_Goal_
Return, word for word, every line that follows.

++++ Data extract

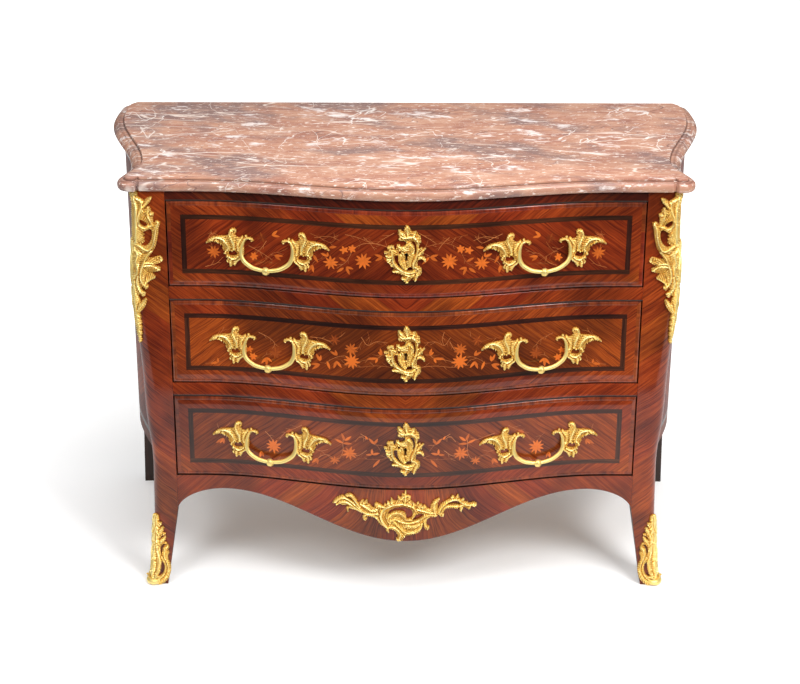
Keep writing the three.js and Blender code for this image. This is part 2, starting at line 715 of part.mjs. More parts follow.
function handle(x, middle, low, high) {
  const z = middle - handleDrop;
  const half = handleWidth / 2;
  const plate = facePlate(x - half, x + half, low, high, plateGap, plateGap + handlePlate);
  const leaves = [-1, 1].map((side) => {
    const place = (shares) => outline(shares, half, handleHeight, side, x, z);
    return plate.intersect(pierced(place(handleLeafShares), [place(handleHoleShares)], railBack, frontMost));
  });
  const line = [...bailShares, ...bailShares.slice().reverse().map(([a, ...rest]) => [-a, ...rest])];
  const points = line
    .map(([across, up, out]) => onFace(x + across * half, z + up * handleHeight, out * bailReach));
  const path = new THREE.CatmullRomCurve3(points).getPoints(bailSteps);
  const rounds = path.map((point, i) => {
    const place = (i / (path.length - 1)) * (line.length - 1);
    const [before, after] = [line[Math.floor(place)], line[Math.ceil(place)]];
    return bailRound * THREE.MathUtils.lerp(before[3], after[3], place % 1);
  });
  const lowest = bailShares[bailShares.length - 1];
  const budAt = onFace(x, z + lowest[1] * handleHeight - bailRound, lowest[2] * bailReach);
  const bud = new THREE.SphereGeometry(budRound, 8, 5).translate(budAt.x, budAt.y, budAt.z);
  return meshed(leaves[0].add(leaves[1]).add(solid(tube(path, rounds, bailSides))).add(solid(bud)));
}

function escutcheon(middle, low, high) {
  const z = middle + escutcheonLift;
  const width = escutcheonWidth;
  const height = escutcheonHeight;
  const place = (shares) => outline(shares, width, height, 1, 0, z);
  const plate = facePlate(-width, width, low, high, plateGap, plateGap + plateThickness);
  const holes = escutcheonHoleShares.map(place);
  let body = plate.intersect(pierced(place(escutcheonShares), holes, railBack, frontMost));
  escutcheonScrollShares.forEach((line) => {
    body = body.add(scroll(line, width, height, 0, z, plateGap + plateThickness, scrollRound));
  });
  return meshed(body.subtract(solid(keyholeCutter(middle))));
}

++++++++

_Correct output_
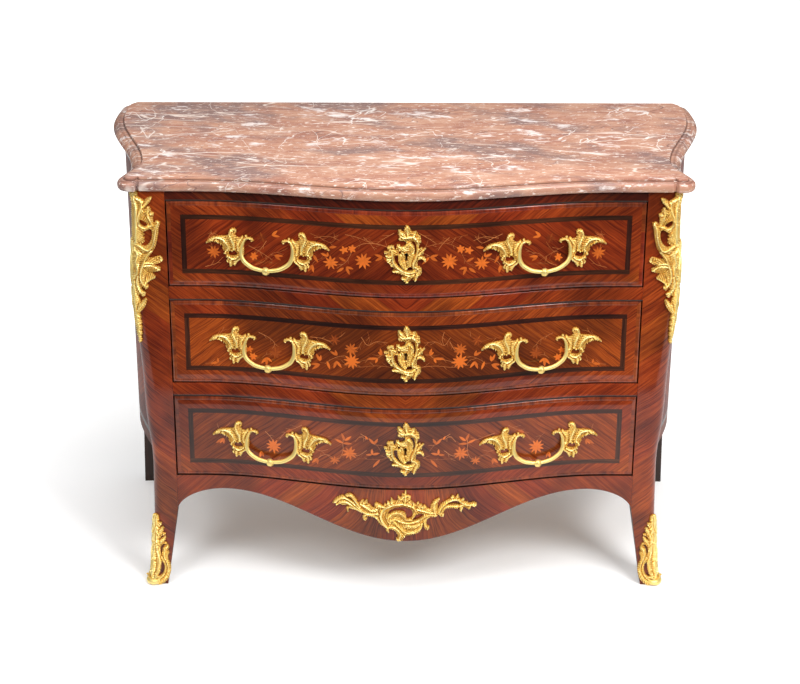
Keep writing the three.js and Blender code for this image. This is part 2, starting at line 715 of part.mjs. More parts follow.
function handle(x, middle, low, high) {
  const z = middle - handleDrop;
  const half = handleWidth / 2;
  const plate = facePlate(x - half, x + half, low, high, plateGap, plateGap + handlePlate);
  const leaves = [-1, 1].map((side) => {
    const place = (shares) => outline(shares, half, handleHeight, side, x, z);
    return plate.intersect(pierced(place(handleLeafShares), [place(handleHoleShares)], railBack, frontMost));
  });
  const line = [...bailShares, ...bailShares.slice().reverse().map(([a, ...rest]) => [-a, ...rest])];
  const points = line
    .map(([across, up, out]) => onFace(x + across * half, z + up * handleHeight, out * bailReach));
  const path = new THREE.CatmullRomCurve3(points).getPoints(bailSteps);
  const rounds = path.map((point, i) => {
    const place = (i / (path.length - 1)) * (line.length - 1);
    const [before, after] = [line[Math.floor(place)], line[Math.ceil(place)]];
    return bailRound * THREE.MathUtils.lerp(before[3], after[3], place % 1);
  });
  const lowest = bailShares[bailShares.length - 1];
  const budAt = onFace(x, z + lowest[1] * handleHeight - bailRound, lowest[2] * bailReach);
  const bud = new THREE.SphereGeometry(budRound, 8, 5).translate(budAt.x, budAt.y, budAt.z);
  return meshed(leaves[0].add(leaves[1]).add(solid(tube(path, rounds, bailSides))).add(solid(bud)));
}

function escutcheon(middle, low, high) {
  const z = middle + escutcheonLift;
  const width = escutcheonWidth;
  const height = escutcheonHeight;
  const place = (shares) => outline(shares, width, height, 1, 0, z);
  const plate = facePlate(-width, width, low, high, plateGap, plateGap + plateThickness);
  const holes = escutcheonHoleShares.map(place);
  let body = plate.intersect(pierced(place(escutcheonShares), holes, railBack, frontMost));
  escutcheonScrollShares.forEach((line) => {
    body = body.add(scroll(line, width, height, 0, z, plateGap + plateThickness, scrollRound));
  });
  return meshed(body.subtract(solid(keyholeCutter(middle))));
}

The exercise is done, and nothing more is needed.